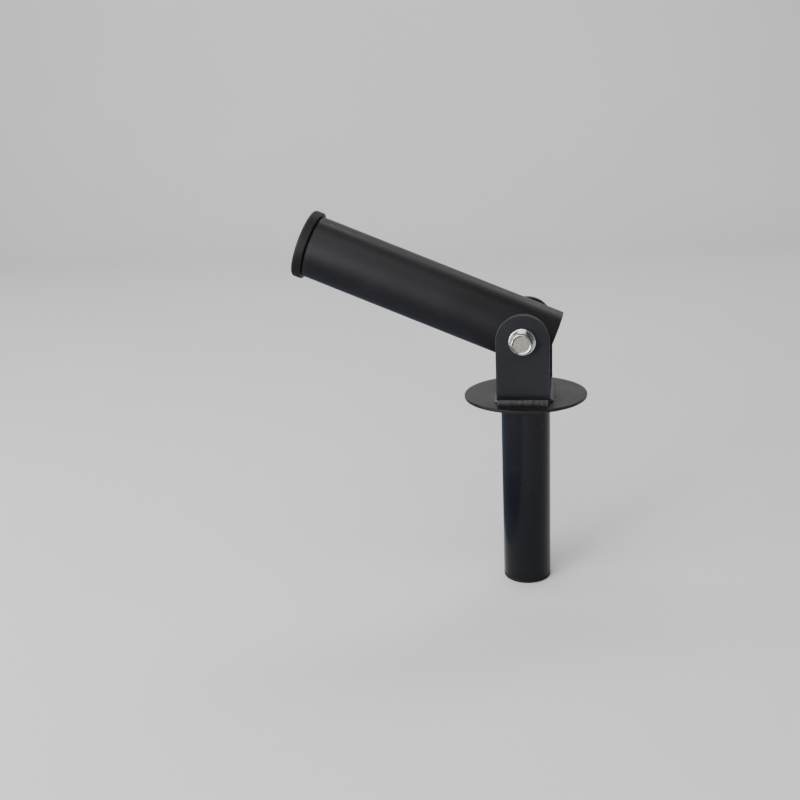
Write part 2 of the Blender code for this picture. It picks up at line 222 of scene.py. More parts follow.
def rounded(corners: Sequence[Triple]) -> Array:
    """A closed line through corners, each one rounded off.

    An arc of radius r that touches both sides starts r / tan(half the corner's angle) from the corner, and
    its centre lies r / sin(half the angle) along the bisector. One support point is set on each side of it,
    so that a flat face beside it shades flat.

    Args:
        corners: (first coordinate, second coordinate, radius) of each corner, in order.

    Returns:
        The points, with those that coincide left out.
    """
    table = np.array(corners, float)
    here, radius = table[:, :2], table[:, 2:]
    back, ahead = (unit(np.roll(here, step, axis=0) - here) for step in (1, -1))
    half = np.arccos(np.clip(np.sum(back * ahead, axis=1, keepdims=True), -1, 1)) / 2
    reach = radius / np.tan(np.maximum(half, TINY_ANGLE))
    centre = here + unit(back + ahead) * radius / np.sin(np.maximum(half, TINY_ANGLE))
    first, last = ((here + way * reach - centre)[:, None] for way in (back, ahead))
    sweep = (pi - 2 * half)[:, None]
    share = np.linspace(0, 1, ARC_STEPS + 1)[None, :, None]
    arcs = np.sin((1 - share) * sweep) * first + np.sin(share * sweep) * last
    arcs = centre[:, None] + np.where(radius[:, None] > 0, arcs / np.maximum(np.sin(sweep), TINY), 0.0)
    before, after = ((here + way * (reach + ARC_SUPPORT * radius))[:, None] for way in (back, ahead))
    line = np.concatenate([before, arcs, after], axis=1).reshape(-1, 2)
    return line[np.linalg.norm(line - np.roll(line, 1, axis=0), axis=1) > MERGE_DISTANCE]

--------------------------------

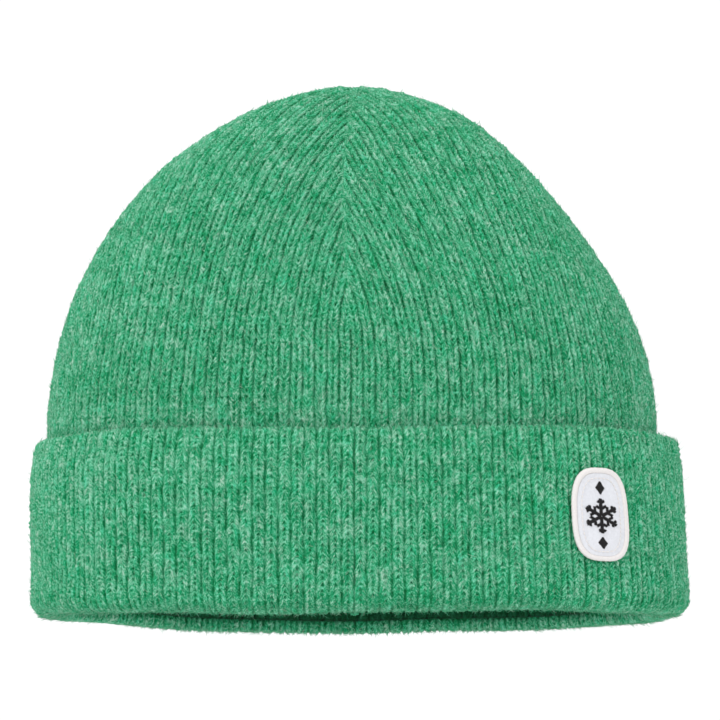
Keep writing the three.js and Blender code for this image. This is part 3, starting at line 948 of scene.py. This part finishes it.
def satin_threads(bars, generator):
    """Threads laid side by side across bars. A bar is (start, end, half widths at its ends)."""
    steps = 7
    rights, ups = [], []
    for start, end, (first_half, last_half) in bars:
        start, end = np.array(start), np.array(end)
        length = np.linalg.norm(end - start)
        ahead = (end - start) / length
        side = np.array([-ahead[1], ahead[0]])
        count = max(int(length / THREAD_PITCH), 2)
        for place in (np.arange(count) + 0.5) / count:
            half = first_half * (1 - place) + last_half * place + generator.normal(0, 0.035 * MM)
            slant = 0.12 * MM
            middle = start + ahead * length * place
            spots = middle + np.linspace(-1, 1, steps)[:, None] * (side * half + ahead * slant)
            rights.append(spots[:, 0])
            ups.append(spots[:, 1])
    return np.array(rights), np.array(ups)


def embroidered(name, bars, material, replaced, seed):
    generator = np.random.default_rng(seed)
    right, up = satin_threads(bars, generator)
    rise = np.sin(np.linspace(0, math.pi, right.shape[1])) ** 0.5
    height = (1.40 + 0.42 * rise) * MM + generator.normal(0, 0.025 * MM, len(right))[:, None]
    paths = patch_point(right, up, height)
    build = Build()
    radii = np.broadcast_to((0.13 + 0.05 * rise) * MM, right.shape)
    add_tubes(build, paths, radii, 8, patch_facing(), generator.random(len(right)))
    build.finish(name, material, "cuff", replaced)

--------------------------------

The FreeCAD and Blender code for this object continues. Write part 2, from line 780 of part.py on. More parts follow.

--------------------------------

■ Instruction
Print, from the entries above, the line with "Write part 2 of", the line with "corners: (first coordinate, second" and all lines between them, exactly and with nothing else.

■ Full response
Write part 2 of the Blender code for this picture. It picks up at line 222 of scene.py. More parts follow.
def rounded(corners: Sequence[Triple]) -> Array:
    """A closed line through corners, each one rounded off.

    An arc of radius r that touches both sides starts r / tan(half the corner's angle) from the corner, and
    its centre lies r / sin(half the angle) along the bisector. One support point is set on each side of it,
    so that a flat face beside it shades flat.

    Args:
        corners: (first coordinate, second coordinate, radius) of each corner, in order.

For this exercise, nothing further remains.